**Task to complete**.
Write out the data again in full, exactly as it reads.

**Data section**.
◇ ◇ ◇ ◇
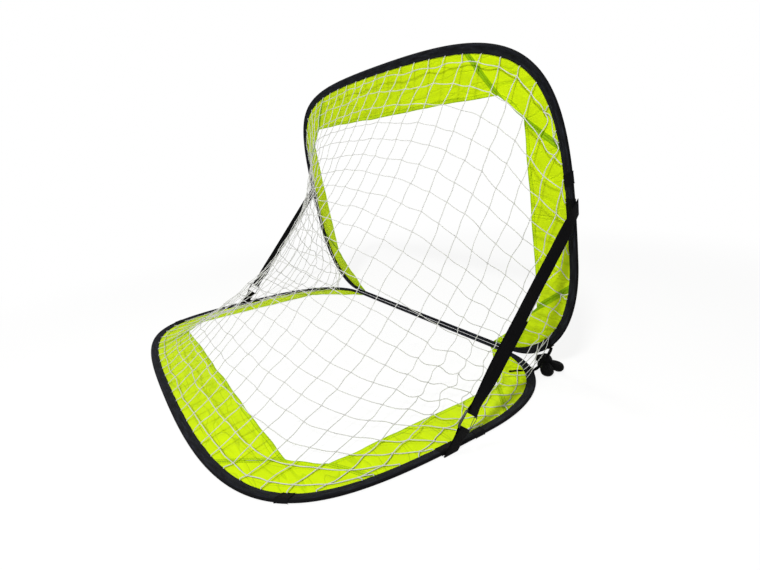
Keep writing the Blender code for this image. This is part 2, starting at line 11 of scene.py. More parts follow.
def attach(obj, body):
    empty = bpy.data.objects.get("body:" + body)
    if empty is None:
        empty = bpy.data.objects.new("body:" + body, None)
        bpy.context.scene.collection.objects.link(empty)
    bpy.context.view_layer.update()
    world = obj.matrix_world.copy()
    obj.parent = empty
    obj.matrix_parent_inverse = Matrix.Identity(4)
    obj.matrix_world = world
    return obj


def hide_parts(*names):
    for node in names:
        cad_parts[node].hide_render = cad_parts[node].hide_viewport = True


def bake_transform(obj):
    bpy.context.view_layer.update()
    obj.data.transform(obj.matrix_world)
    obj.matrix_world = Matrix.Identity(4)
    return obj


bl_info = {
    "name": "Pop-up soccer goal",
    "version": (1, 0, 0),
    "blender": (4, 5, 0),
    "location": "3D View > Sidebar > Goal",
    "description": "Builds the cloth, net and straps of a pop-up soccer goal on its measured frame",
    "category": "Object",
}

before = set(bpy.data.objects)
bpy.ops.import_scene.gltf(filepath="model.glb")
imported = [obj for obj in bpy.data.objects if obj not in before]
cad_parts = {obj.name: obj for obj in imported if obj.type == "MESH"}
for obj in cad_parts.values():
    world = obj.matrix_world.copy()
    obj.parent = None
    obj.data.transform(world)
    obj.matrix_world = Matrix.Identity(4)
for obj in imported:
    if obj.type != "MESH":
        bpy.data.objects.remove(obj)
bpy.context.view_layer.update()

GROUND, UPRIGHT = HOOPS = ("ground", "upright")
SIDES = ((1, "right"), (-1, "left"))
LENGTHS = {GROUND: 0.790, UPRIGHT: 0.762}
BANDS = {GROUND: 0.145, UPRIGHT: 0.134}

# Shape of a hoop's half outline, as two cubic curves that meet at its widest point
HALF_WIDTH = 0.600
HINGE_HALF = 0.387
WIDEST_SHARE = 0.37
HINGE_REACH = 0.544
LOW_REACH = 0.639
HIGH_REACH = 0.898
FAR_REACH = 0.929
FRAME_ANGLE = math.radians(82.0)
FRAME_COS, FRAME_SIN = math.cos(FRAME_ANGLE), math.sin(FRAME_ANGLE)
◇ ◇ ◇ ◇
**Response to the exercise**.
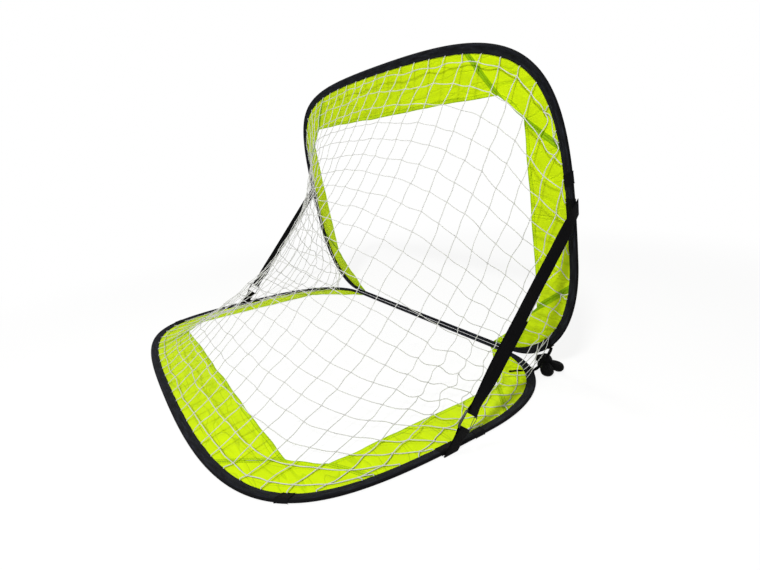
Keep writing the Blender code for this image. This is part 2, starting at line 11 of scene.py. More parts follow.
def attach(obj, body):
    empty = bpy.data.objects.get("body:" + body)
    if empty is None:
        empty = bpy.data.objects.new("body:" + body, None)
        bpy.context.scene.collection.objects.link(empty)
    bpy.context.view_layer.update()
    world = obj.matrix_world.copy()
    obj.parent = empty
    obj.matrix_parent_inverse = Matrix.Identity(4)
    obj.matrix_world = world
    return obj


def hide_parts(*names):
    for node in names:
        cad_parts[node].hide_render = cad_parts[node].hide_viewport = True


def bake_transform(obj):
    bpy.context.view_layer.update()
    obj.data.transform(obj.matrix_world)
    obj.matrix_world = Matrix.Identity(4)
    return obj


bl_info = {
    "name": "Pop-up soccer goal",
    "version": (1, 0, 0),
    "blender": (4, 5, 0),
    "location": "3D View > Sidebar > Goal",
    "description": "Builds the cloth, net and straps of a pop-up soccer goal on its measured frame",
    "category": "Object",
}

before = set(bpy.data.objects)
bpy.ops.import_scene.gltf(filepath="model.glb")
imported = [obj for obj in bpy.data.objects if obj not in before]
cad_parts = {obj.name: obj for obj in imported if obj.type == "MESH"}
for obj in cad_parts.values():
    world = obj.matrix_world.copy()
    obj.parent = None
    obj.data.transform(world)
    obj.matrix_world = Matrix.Identity(4)
for obj in imported:
    if obj.type != "MESH":
        bpy.data.objects.remove(obj)
bpy.context.view_layer.update()

GROUND, UPRIGHT = HOOPS = ("ground", "upright")
SIDES = ((1, "right"), (-1, "left"))
LENGTHS = {GROUND: 0.790, UPRIGHT: 0.762}
BANDS = {GROUND: 0.145, UPRIGHT: 0.134}

# Shape of a hoop's half outline, as two cubic curves that meet at its widest point
HALF_WIDTH = 0.600
HINGE_HALF = 0.387
WIDEST_SHARE = 0.37
HINGE_REACH = 0.544
LOW_REACH = 0.639
HIGH_REACH = 0.898
FAR_REACH = 0.929
FRAME_ANGLE = math.radians(82.0)
FRAME_COS, FRAME_SIN = math.cos(FRAME_ANGLE), math.sin(FRAME_ANGLE)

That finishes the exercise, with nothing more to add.